Imagine waking up one morning to discover that God you followed, in fact, was the Devil in disguise.
The nation and stock markets were rattled on January 7, 2009 by a confessional statement from Byrraju Ramalinga Raju, the founder and since-deposed chairman of Satyam Computer Services, who admitted to cooking accounts, falsifying revenues and misleading shareholders for several years in the country’s fourth largest software exporter.
The numbers are still not clear, but in overstated revenues or siphoned money, the size of the fraud is estimated to be at least Rs. 7,800 crore.
It was like an earthquake rattling the four monumental pillars of the Charminar in Hyderabad, where Satyam is based.
Employees, customers, shareholders and citizens were all shaken by the actions of the man who epitomised a hardworking small-town boy who made it good in a globally challenging high-technology industry.
If his work raised the image of a city better known for its biryani to a proud listing on the New York Stock Exchange, the misdeeds he admitted to shook the image of India’s IT industry known for a charming blend of high-value work and solid ethics.
In hindsight, Raju, sporting gold-rimmed glasses and a soft-spoken personality, was a copybook hypocrite. His alleged accomplices in a game of selling false numbers were auditors from Pricewaterhouse, whose name for many meant independence and integrity.
The name Satyam, meaning truth in Sanskrit, was the perfect subject for black humour.
One year after the scandal’s high, emotional scars remain in Satyam’s plush offices.

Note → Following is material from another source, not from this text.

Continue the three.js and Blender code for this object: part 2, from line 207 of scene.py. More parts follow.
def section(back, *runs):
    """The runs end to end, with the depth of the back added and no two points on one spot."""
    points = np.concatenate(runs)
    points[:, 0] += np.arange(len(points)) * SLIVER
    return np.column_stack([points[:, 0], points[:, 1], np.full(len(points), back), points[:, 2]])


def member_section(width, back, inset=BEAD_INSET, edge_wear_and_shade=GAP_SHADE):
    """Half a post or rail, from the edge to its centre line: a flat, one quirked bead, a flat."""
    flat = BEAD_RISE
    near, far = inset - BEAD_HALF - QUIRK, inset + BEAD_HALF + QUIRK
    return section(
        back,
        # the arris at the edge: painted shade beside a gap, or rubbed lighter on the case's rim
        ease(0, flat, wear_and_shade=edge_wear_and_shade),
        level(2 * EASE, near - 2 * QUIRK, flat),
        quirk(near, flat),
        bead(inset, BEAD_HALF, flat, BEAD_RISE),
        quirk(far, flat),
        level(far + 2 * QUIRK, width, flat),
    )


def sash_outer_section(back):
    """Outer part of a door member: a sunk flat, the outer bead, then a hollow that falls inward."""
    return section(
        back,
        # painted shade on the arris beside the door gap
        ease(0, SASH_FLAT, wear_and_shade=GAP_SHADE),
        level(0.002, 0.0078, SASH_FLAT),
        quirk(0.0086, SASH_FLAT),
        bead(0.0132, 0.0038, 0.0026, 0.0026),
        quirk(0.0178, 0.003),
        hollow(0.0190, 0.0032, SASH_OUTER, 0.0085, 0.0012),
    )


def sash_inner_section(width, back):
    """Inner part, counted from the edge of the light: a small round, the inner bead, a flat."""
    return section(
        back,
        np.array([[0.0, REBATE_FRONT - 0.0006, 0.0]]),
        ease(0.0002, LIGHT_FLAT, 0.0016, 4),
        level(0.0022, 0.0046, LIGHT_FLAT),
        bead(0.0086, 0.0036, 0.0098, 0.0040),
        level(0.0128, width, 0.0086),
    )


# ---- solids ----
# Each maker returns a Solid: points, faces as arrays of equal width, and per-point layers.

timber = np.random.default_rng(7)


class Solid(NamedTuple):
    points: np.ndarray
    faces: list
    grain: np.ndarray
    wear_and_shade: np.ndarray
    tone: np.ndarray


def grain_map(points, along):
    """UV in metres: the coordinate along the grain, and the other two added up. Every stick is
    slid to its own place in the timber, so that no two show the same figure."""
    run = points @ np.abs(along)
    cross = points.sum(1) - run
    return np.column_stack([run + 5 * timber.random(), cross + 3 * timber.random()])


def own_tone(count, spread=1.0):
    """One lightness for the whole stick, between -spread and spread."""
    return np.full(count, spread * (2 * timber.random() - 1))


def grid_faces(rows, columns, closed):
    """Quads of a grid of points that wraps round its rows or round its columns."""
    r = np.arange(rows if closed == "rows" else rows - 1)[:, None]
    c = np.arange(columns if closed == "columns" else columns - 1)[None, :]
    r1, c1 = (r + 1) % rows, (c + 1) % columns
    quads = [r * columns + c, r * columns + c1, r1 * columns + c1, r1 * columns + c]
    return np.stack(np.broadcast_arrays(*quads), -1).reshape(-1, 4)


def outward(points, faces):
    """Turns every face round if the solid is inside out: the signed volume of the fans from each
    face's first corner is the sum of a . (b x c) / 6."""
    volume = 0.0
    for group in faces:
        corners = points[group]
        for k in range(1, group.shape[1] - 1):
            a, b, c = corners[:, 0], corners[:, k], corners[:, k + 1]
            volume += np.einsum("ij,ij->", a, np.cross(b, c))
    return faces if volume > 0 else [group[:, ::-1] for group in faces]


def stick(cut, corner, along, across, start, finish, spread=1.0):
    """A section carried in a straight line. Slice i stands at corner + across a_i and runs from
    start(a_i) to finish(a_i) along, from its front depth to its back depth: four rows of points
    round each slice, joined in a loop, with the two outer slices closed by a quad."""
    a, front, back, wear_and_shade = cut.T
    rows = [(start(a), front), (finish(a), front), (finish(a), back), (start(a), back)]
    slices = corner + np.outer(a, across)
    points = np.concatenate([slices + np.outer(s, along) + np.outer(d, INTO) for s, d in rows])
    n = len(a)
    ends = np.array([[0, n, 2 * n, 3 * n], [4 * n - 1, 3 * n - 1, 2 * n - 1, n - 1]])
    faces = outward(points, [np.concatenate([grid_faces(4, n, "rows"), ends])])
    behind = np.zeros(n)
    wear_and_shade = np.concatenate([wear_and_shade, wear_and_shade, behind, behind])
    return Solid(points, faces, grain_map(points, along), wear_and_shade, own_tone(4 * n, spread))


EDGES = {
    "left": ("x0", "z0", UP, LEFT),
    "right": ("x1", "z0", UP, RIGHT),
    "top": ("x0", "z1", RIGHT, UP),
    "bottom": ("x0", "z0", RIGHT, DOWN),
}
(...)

A senior executive forming part of Satyam’s 10-member executive management team recalls the horror of first discovering on December 16 that Raju wanted to merge in Maytas Infrastructure, the realty company controlled by his family, into the software giant, and then the January 7 confession sent to stock exchanges and regulators.

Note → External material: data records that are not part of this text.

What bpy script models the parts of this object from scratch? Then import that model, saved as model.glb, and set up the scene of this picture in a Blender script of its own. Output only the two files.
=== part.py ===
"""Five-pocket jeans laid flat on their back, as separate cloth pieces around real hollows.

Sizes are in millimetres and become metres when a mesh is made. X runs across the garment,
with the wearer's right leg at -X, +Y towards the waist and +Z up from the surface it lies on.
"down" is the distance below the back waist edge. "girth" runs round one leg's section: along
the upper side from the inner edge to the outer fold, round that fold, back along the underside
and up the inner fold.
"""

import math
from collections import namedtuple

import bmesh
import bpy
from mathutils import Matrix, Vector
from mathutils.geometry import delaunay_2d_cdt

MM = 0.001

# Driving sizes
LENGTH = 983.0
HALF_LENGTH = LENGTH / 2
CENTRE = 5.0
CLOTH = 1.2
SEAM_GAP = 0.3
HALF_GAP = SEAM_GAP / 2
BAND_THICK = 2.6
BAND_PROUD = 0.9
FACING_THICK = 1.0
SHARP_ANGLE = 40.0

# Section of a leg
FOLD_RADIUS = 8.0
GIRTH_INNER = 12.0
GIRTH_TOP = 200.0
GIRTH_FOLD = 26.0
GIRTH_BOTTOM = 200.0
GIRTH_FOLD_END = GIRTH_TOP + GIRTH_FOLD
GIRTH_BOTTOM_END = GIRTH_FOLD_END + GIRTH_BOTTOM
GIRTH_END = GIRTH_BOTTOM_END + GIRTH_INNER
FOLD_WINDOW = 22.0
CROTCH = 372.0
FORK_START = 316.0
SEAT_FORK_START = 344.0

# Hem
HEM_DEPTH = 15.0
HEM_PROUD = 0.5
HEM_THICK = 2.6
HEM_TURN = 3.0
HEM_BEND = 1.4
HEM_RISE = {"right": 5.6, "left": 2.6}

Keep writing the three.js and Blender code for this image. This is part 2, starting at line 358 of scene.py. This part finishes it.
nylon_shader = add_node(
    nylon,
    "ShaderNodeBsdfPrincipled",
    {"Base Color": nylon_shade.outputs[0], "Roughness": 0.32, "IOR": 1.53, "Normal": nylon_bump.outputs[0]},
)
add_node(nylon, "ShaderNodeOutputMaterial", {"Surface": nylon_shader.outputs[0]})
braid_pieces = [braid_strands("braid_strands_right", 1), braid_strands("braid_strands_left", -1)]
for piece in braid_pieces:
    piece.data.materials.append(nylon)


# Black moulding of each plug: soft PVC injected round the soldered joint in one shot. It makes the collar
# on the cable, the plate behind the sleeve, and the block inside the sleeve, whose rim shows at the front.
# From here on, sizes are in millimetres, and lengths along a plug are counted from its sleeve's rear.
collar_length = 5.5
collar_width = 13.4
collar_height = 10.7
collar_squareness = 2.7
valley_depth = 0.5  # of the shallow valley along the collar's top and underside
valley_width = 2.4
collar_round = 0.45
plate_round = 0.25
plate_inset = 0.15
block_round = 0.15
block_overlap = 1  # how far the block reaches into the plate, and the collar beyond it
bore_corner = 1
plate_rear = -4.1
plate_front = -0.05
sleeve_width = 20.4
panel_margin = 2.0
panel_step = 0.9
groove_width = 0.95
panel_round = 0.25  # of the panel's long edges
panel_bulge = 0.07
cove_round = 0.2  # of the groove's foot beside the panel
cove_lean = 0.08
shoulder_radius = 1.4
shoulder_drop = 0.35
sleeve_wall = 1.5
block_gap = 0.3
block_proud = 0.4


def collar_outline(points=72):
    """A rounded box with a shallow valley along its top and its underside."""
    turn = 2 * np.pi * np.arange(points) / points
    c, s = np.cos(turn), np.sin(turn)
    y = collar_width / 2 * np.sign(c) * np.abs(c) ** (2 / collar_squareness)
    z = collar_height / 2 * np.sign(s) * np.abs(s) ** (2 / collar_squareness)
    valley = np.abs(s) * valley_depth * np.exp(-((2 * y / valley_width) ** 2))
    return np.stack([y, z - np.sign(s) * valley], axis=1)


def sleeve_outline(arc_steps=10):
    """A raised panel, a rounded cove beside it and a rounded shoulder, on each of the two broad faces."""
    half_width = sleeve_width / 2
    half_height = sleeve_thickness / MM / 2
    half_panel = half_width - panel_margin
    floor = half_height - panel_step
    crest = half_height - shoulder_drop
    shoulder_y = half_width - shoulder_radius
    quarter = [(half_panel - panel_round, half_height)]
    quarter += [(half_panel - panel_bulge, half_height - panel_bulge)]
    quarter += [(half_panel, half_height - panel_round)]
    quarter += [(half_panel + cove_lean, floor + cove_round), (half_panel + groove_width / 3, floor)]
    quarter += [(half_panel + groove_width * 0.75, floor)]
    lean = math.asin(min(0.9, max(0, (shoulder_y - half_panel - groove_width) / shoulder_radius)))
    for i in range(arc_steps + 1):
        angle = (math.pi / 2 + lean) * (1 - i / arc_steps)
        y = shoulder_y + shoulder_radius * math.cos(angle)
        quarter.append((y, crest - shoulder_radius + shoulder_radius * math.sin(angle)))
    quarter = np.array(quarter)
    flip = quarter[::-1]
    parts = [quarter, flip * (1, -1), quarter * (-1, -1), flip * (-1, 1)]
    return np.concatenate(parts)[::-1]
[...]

Maytas – the reverse spelling of Satyam -- suffered in a realty price bubble and Satyam from fraudulent accounts. The Raju family connected the two that apparently gained from common finances and political links.
“The confession was more probably like a climax of a movie. My problem started on December 16. That was a decision which was not even discussed with any one of us. One fine evening we were told that we had acquired Maytas Infrastructure (a group firm). Our discomfort started right then,” said the executive, not wanting to be identified.
“January 7 was a clear blow on the face. We were all preparing for the board meeting on the January 10. I was driving down to office when somebody called me to say whether I have seen the mail from the chairman,” he said.
“I immediately logged in and realised that it was a strange communication. We started calling Raju to find out what was going on and he was not picking up his phone. We got a message later from his office that he wants to have a brief chat with a few of us. He said he was sorry (and) these are the few things that I have done. The last conversation we had with him was about 10.30 am on January 7.”
“My first reaction was a sense of undiluted anger, then there was a sense of betrayal—how could he do it to us—and the third emotion was a sense of shame,” the executive said. “Why did he have to do all this?”
The Central government, waking up to the larger consequences of the scandal, invoked special provisions of company law to acquire control of Satyam’s operations and eventually found a rescuing suitor in the Mahindra group, which emerged as a white knight that put the Humpty and Dumpty of Satyam’s business and reputation together again. Piece by piece.